How a Single Gene Could Become a Volume Knob for Pain

Harnessing rare genetic mutations could help end America’s opioid epidemic.

ON A SCALE of 1 to 10, how would you rate your pain? Would you say it aches, or would you say it stabs? Does it burn, or does it pinch? How long would you say you’ve been hurting? And are you taking anything for it?

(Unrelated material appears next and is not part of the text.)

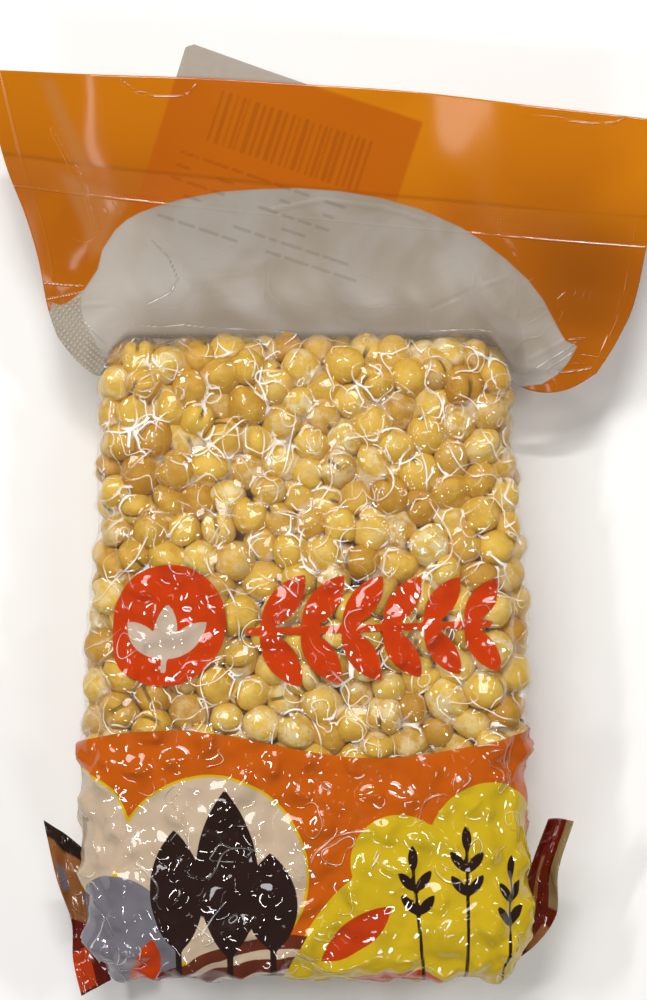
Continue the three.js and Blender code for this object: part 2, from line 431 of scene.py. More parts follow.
FILM_IOR, WINDOW_IOR = 1.5, 1.32
FILM_ROUGHNESS, HEADER_ROUGHNESS, WINDOW_ROUGHNESS, EAR_ROUGHNESS = 0.045, 0.09, 0.42, 0.12
MOST_REFLECTED = 0.25  # or a film seen edge on would be a mirror
PRINT_OPACITY, HEADER_OPACITY, WINDOW_OPACITY, KNURL_OPACITY = 0.97, 0.985, 0.72, 0.9
# The first colour paints white highlights down the film's folds. The second is the milky veil over the gaps,
# partly the film's own haze and partly painted sheen.
PAINTED_GLINT, HAZE_AND_SHEEN = (0.98, 0.95, 0.88), (0.92, 0.84, 0.68)
BAND_HALF = 3.9  # half the sealed band's width in millimetres


class Recipe:
    """One material's nodes. Each method adds a node and gives its output."""

    def __init__(self, name):
        self.material = bpy.data.materials.new(name)
        self.material.use_nodes = True
        self.tree = self.material.node_tree
        self.tree.nodes.clear()
        self.end = self.tree.nodes.new("ShaderNodeOutputMaterial")

    def node(self, kind, sockets=None, **settings):
        node = self.tree.nodes.new(kind)
        for key, value in settings.items():
            setattr(node, key, value)
        for key, value in (sockets or {}).items():
            self.feed(node.inputs[key], value)
        return node

    def feed(self, socket, value):
        if isinstance(value, bpy.types.NodeSocket):
            self.tree.links.new(value, socket)
        elif hasattr(value, "__len__"):
            socket.default_value = [*value][:3] + ([1.0] if len(socket.default_value) == 4 else [])
        else:
            socket.default_value = value

    def math(self, operation, a, b=0.0):
        return self.node("ShaderNodeMath", {0: a, 1: b}, operation=operation).outputs[0]

    def times(self, a, b):
        return self.math("MULTIPLY", a, b)

    def most(self, first, *others):
        """The largest of several values."""
        for other in others:
            first = self.math("MAXIMUM", first, other)
        return first

    def rest(self, value):
        return self.math("SUBTRACT", 1.0, value)

    def attribute(self, name):
        return self.node("ShaderNodeAttribute", attribute_name=name).outputs["Fac"]

    def mix(self, factor, a, b):
        return self.node("ShaderNodeMix", {0: factor, 6: a, 7: b}, data_type="RGBA").outputs[2]

    def blend(self, factor, a, b):
        return self.node("ShaderNodeMixShader", {0: factor, 1: a, 2: b}).outputs[0]

    def matt(self, colour, **sockets):
        return self.node("ShaderNodeBsdfDiffuse", {"Color": colour, **sockets}).outputs[0]

    def clear(self):
        return self.node("ShaderNodeBsdfTransparent").outputs[0]

    def ramp(self, value, low, high, start=0.0, end=1.0):
        """value from low to high as a number from start to end."""
        sockets = {0: value, 1: low, 2: high, 3: start, 4: end}
        return self.node("ShaderNodeMapRange", sockets, interpolation_type="SMOOTHSTEP").outputs[0]

    def inside(self, name, soft=0.12):
        """1 inside a printed shape and 0 outside, from the distance that the film keeps for it."""
        return self.ramp(self.attribute(name), -soft, soft)

    def place(self):
        return self.node("ShaderNodeTexCoord").outputs["Object"]

    def noise(self, millimetres, **sockets):
        """Noise whose grains are about that wide."""
        inputs = {"Vector": self.place(), "Scale": 1 / (millimetres * MM), **sockets}
        return self.node("ShaderNodeTexNoise", inputs).outputs["Fac"]

    def line(self, name, level, wide):
        """A narrow ridge where the film's own number is at that level, as the folds of stretched film run."""
        field = self.attribute(name) if isinstance(name, str) else name
        away = self.math("ABSOLUTE", self.math("SUBTRACT", field, level))
        return self.ramp(away, 0.0, wide, 1.0, 0.0)

    def bump(self, height, millimetres, **sockets):
        sockets = {"Height": height, "Distance": millimetres * MM, **sockets}
        return self.node("ShaderNodeBump", sockets).outputs[0]

    def skin(self, sockets):
        """Finishes an opaque material."""
        return self.done(self.node("ShaderNodeBsdfPrincipled", sockets).outputs[0])

    def glossed(self, under, normal, roughness, ior=FILM_IOR):
        """Finishes a film: what lies under it, with its own reflection over that."""
        fresnel = self.node("ShaderNodeFresnel", {"IOR": ior, "Normal": normal}).outputs[0]
        sockets = {"Color": (1, 1, 1), "Roughness": roughness, "Normal": normal}
        shine = self.node("ShaderNodeBsdfGlossy", sockets).outputs[0]
        return self.done(self.blend(self.math("MINIMUM", fresnel, MOST_REFLECTED), under, shine))

    def done(self, shader):
        self.tree.links.new(shader, self.end.inputs["Surface"])
        return self.material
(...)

Steven Pete has no idea how you feel. Sitting in Cassava, a café in Longview, Washington, next to a bulletin board crammed with flyers and promises—your pain-free tomorrow starts today; remember: you’re not alone in your battle against peripheral neuropathy!—he tells me he cannot fathom aches or pinches or the searing scourge of peripheral neuropathy that keep millions of people awake at night or hooked on pills. He was born with a rare neurological condition called congenital insensitivity to pain, and for 36 years he has hovered at or near a 1 on the pain scale. He’s 5′ 8″, with glasses and thinning brown hair, and he has a road map of scars across his body, mostly hidden beneath a T-shirt bearing the partial crests of Batman, Green Lantern, Flash, and Superman. Because he never learned to avoid injury, which is the one thing pain is really good for, he gets injured a lot. When I ask how many bones he’s broken, he lets out a quick laugh.